AVELINE, Ricardo Strauch. As Transformações Históricas do Budismo e suas Implicações Ético-Sociais. Tese (Doutorado em Ciências Sociais), Programa de Pós-Graduação em Ciências Sociais, Universidade da Vale do Rio dos Sinos-UNISINOS, São Leopoldo, 2011.

DURAZZO, Leandro. A negação do Ego no budismo chinês ou orientações para uma ética do Budismo Humanista de Taiwan. Revista Lusófona de Ciência das Religiões, v. 1, n. 20, p. 125-138, 2017. Acesso em: 23 jul. 2021.

FERREIRA, Fábio Lustosa. A Ética da Compaixão de Schopenhauer em sua Intersecção com a Ética da Compaixão Budista. Dissertação (Mestrado em Filosofia), Centro de Teologia e Ciências Humanas, Pontifícia Universidade Católica do Paraná, Curitiba-PR, 2007.

FERREIRA, Marilane Pereira L. Os olhares filosóficos orientais e ocidentais sobre a inteligência espiritual e suas possíveis convergências. Revista Pontifex: ciência, filosofia, arte e tradições sapiências, v. 1, n. 1, p. 1-19, 2015.

GOUVEIA, Ana Paula Martins. Introdução à Filosofia Budista. São Paulo: Paulus, 2016.

KELSANG, Geshe. Budismo moderno: o caminho da compaixão e da sabedoria. 3. ed. São Paulo: Editora Tharpa, 2015.

SOUZA, Carlos Henrique Amaral de. Constituição do Campo Sensível: Apegos, Renúncia, e Liberdade – Uma Contribuição da Filosofia Budista. Dissertação (Mestrado em Psicologia), Programa de Pós-Graduação em Psicologia Institucional, Universidade Federal do Espírito Santo, Vitória-ES, 2012.

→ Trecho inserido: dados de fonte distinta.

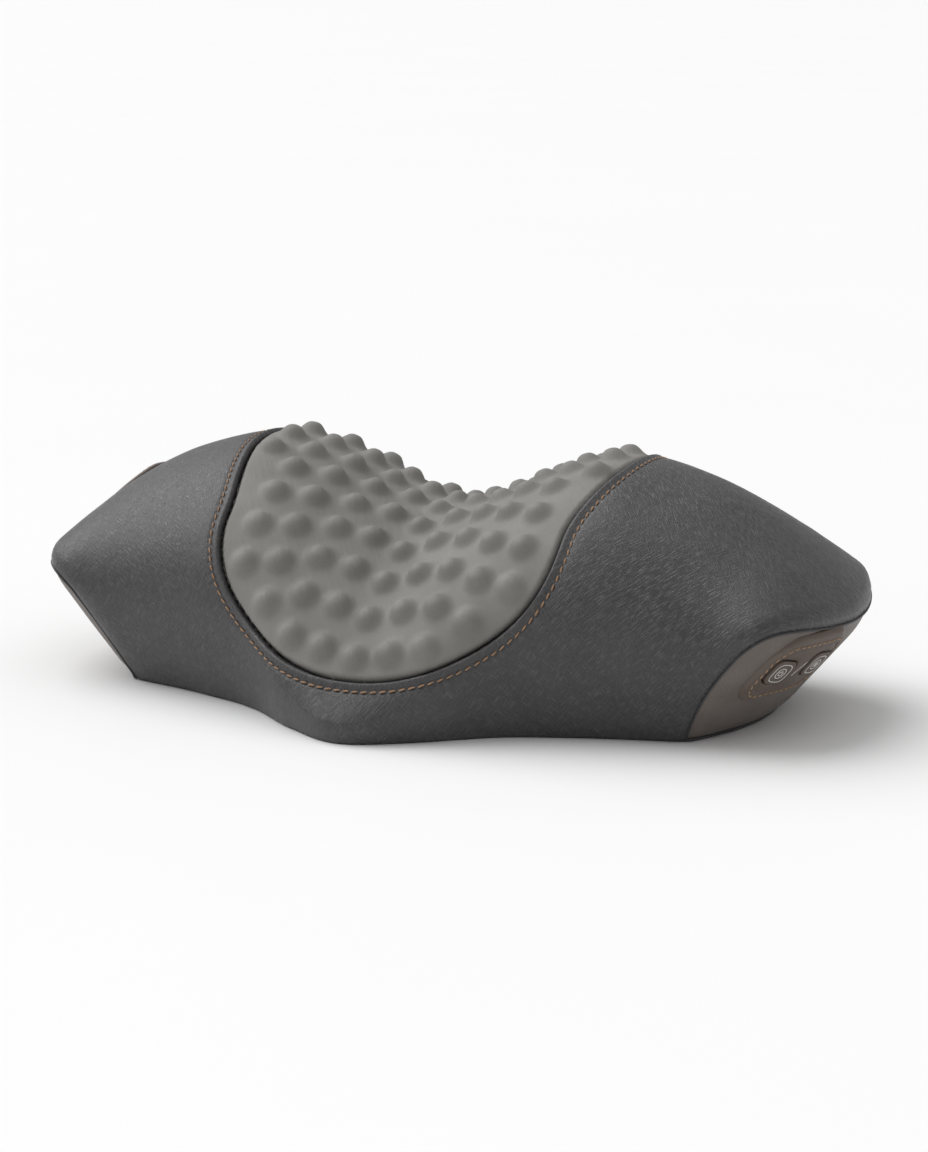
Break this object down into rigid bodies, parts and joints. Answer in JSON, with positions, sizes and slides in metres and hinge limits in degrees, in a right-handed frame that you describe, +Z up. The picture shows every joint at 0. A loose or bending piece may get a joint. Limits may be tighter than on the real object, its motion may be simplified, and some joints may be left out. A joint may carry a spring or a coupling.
{
  "type": "shiatsu neck massager",
  "caption": "Saddle-shaped neck massage cushion with a bumpy centre panel, two spinning kneading heads inside, a keypad on one end and a flap over its charging port.",
  "frame": {"origin": "centre of the footprint, on the table plane under the rubber feet", "axes": "+X along the cushion towards the keypad end, -Y to the front of the massage panel, +Z up"},
  "size_m": [0.4011, 0.2482, 0.113],
  "materials": {
    "charcoal_leather": "embossed soft synthetic leather, satin",
    "grey_panel": "soft silicone-coated stretch skin with round bumps, matte",
    "taupe_leather": "smooth soft synthetic leather, satin",
    "keypad_leather": "smooth soft synthetic leather with contrast stitching",
    "flap_leather": "smooth synthetic leather, edge painted dark",
    "key_rubber": "soft-touch rubber with printed symbols",
    "base_plastic": "fine spark texture",
    "foot_rubber": "matte rubber",
    "white_foam": "open-cell foam",
    "heater_film": "thin heater film",
    "frame_plastic": "moulded plastic",
    "gearbox_plastic": "moulded plastic",
    "wheel_nylon": "nylon",
    "bronze": "sintered bronze",
    "bright_steel": "plain bright steel",
    "arm_plastic": "moulded plastic",
    "ball_plastic": "polished plastic",
    "magnet_iron": "dark iron",
    "board_green": "solder resist",
    "component_black": "moulded epoxy",
    "cell_wrap": "shrink film"
  },
  "bodies": {
    "root": {"base_plate": "base_plastic", "base_screws": "bright_steel", "battery_cradle": "frame_plastic", "board_components": "component_black", "board_screws": "bright_steel", "centre_foam": "white_foam", "charging_socket": "bright_steel", "control_board": "board_green", "control_pad": "keypad_leather", "flap_anchor_strip": "flap_leather", "gearbox_lid": "gearbox_plastic", "gearbox_lower_housing": "gearbox_plastic", "gearbox_screws": "bright_steel", "heater_mat": "heater_film", "inner_frame": "frame_plastic", "key_boards": "board_green", "key_switches": "component_black", "left_battery_cell": "cell_wrap", "left_end_cap": "taupe_leather", "left_lower_bush": "bronze", "left_upper_bush": "bronze", "left_wing_foam": "white_foam", "massage_panel": "grey_panel", "motor_can": "bright_steel", "motor_end_bell": "arm_plastic", "motor_magnets": "magnet_iron", "motor_screws": "bright_steel", "port_bezel": "base_plastic", "right_battery_cell": "cell_wrap", "right_end_cap": "taupe_leather", "right_lower_bush": "bronze", "right_upper_bush": "bronze", "right_wing_foam": "white_foam", "rubber_feet": "foot_rubber", "wing_cover": "charcoal_leather", "worm_bush": "bronze"},
    "left_head": {"left_worm_wheel": "wheel_nylon", "left_head_shaft": "bright_steel", "left_rotor_arm": "arm_plastic", "left_arm_screw": "bright_steel", "left_big_ball_1": "ball_plastic", "left_big_ball_2": "ball_plastic", "left_small_ball_1": "ball_plastic", "left_small_ball_2": "ball_plastic"},
    "right_head": {"right_worm_wheel": "wheel_nylon", "right_head_shaft": "bright_steel", "right_rotor_arm": "arm_plastic", "right_arm_screw": "bright_steel", "right_big_ball_1": "ball_plastic", "right_big_ball_2": "ball_plastic", "right_small_ball_1": "ball_plastic", "right_small_ball_2": "ball_plastic"},
    "worm_drive": {"worm": "bronze", "motor_shaft": "bright_steel", "motor_rotor": "magnet_iron"},
    "flap": {"port_flap": "flap_leather"},
    "power_key": {"power_button": "key_rubber"},
    "heat_key": {"heat_button": "key_rubber"}
  },
  "joints": [
    {"name": "right_head_spin", "type": "hinge", "parent": "root", "child": "right_head", "pos_m": [0.046, 0, 0.029], "axis": [0, 0, 1], "continuous": true},
    {"name": "left_head_spin", "type": "hinge", "parent": "root", "child": "left_head", "pos_m": [-0.046, 0, 0.029], "axis": [0, 0, 1], "continuous": true},
    {"name": "worm_spin", "type": "hinge", "parent": "root", "child": "worm_drive", "pos_m": [0, 0, 0.029], "axis": [0, 1, 0], "continuous": true},
    {"name": "power_press", "type": "slide", "parent": "root", "child": "power_key", "axis": [-0.7109, 0.355, 0.6071], "range_m": [0, 0.0008], "stiffness_N_per_m": 900},
    {"name": "heat_press", "type": "slide", "parent": "root", "child": "heat_key", "axis": [-0.7454, 0.198, 0.6366], "range_m": [0, 0.0008], "stiffness_N_per_m": 900},
    {"name": "flap_lift", "type": "hinge", "parent": "root", "child": "flap", "pos_m": [-0.17274, 0.023, 0.07855], "axis": [-0.7853, 0, -0.6191], "range_deg": [0, 75]}
  ],
  "couplings": [
    {"joint": "left_head_spin", "follows": "right_head_spin", "ratio": -1},
    {"joint": "worm_spin", "follows": "right_head_spin", "ratio": 60}
  ]
}
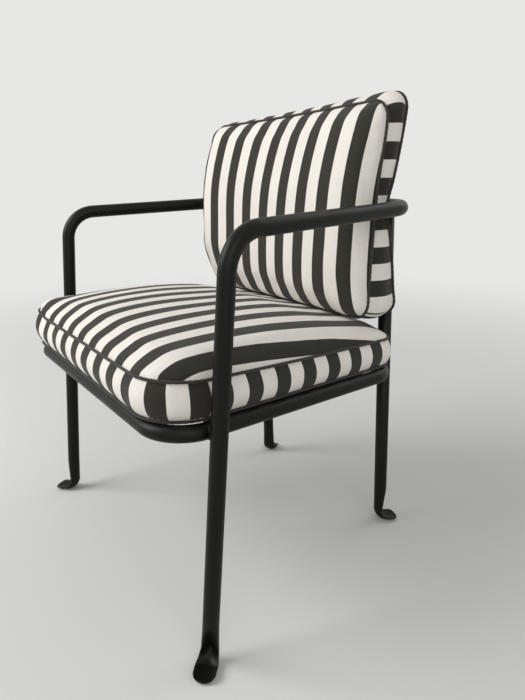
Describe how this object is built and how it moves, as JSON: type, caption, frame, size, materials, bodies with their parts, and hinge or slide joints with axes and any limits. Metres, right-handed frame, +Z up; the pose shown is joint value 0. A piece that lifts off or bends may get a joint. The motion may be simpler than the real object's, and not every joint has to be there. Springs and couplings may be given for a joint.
{
  "type": "patio armchair",
  "caption": "Armchair with a bent round-tube frame, pressed toes, a slung seat in a rounded ring, and loose boxed seat and back cushions in striped cloth with cord piping.",
  "frame": {"origin": "On the floor, under the middle of the chair in plan", "axes": "+Z up, the chair faces -Y, +X is the sitter's left"},
  "size_m": [0.7, 0.571, 0.8255],
  "materials": {
    "frame_paint": "matt, slightly textured powder coat",
    "bare_sleeve": "plain steel, hidden inside the tubes",
    "sling_channel": "matt dark paint",
    "sling_mesh": "dark woven mesh",
    "spline_nylon": "dark nylon",
    "glide_nylon": "dark nylon",
    "striped_cloth": "plain-woven outdoor cloth, even stripes of warm white and charcoal",
    "foam": "cushion filling, hidden",
    "piping_cord": "dark twisted cord piping",
    "zip_tape": "dark woven tape with a nylon coil",
    "zip_metal": "dull grey metal"
  },
  "bodies": {
    "chair": {"left_side_tube": "frame_paint", "left_rear_leg": "frame_paint", "left_front_spacer": "frame_paint", "left_rear_spacer": "frame_paint", "right_side_tube": "frame_paint", "right_rear_leg": "frame_paint", "right_front_spacer": "frame_paint", "right_rear_spacer": "frame_paint", "back_rail": "frame_paint", "seat_ring": "frame_paint", "left_rail_spigot": "bare_sleeve", "right_rail_spigot": "bare_sleeve", "seat_ring_sleeve": "bare_sleeve", "left_sling_channel": "sling_channel", "right_sling_channel": "sling_channel", "seat_sling": "sling_mesh", "left_sling_spline": "spline_nylon", "right_sling_spline": "spline_nylon", "left_front_glide": "glide_nylon", "left_rear_glide": "glide_nylon", "right_front_glide": "glide_nylon", "right_rear_glide": "glide_nylon", "seat_cushion_cover": "striped_cloth", "back_cushion_cover": "striped_cloth", "seat_cushion_core": "foam", "back_cushion_core": "foam", "seat_top_piping": "piping_cord", "seat_bottom_piping": "piping_cord", "back_front_piping": "piping_cord", "back_rear_piping": "piping_cord", "seat_zip_tape": "zip_tape", "back_zip_tape": "zip_tape"},
    "seat_slider": {"seat_zip_slider": "zip_metal"},
    "seat_pull": {"seat_zip_pull": "zip_metal"},
    "back_slider": {"back_zip_slider": "zip_metal"},
    "back_pull": {"back_zip_pull": "zip_metal"}
  },
  "joints": [
    {"name": "seat_zip_slide", "type": "slide", "parent": "chair", "child": "seat_slider", "axis": [1, 0, 0], "range_m": [-0.292, 0]},
    {"name": "seat_pull_turn", "type": "hinge", "parent": "seat_slider", "child": "seat_pull", "pos_m": [0.146, 0.2262, 0.3858], "axis": [0, 0, 1], "range_deg": [0, 170]},
    {"name": "back_zip_slide", "type": "slide", "parent": "chair", "child": "back_slider", "axis": [1, 0, 0], "range_m": [-0.292, 0]},
    {"name": "back_pull_swing", "type": "hinge", "parent": "back_slider", "child": "back_pull", "pos_m": [0.146, 0.1977, 0.4434], "axis": [0, 0.991, 0.1338], "range_deg": [-80, 80]}
  ]
}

WALLACE, B. Alan. Felicidade genuína: meditação como o caminho para a realização. tradução Jeanne Pilli; prefácio Sua Santidade o Dalai Lama; apresentação Lama Padma Samten. Teresópolis-RJ: Lúcida Letra, 2015.

Curiosidade

O mudra budista (gesto manual) representa a compaixão e a sabedoria. A mão esquerda, com a palma virada para cima, simboliza a sabedoria. A mão direita, também com a palma virada para cima e apoiada sobre a mão esquerda, representa a compaixão. A união entre a compaixão e a sabedoria é representada pela união entre as pontas dos polegares das duas mãos.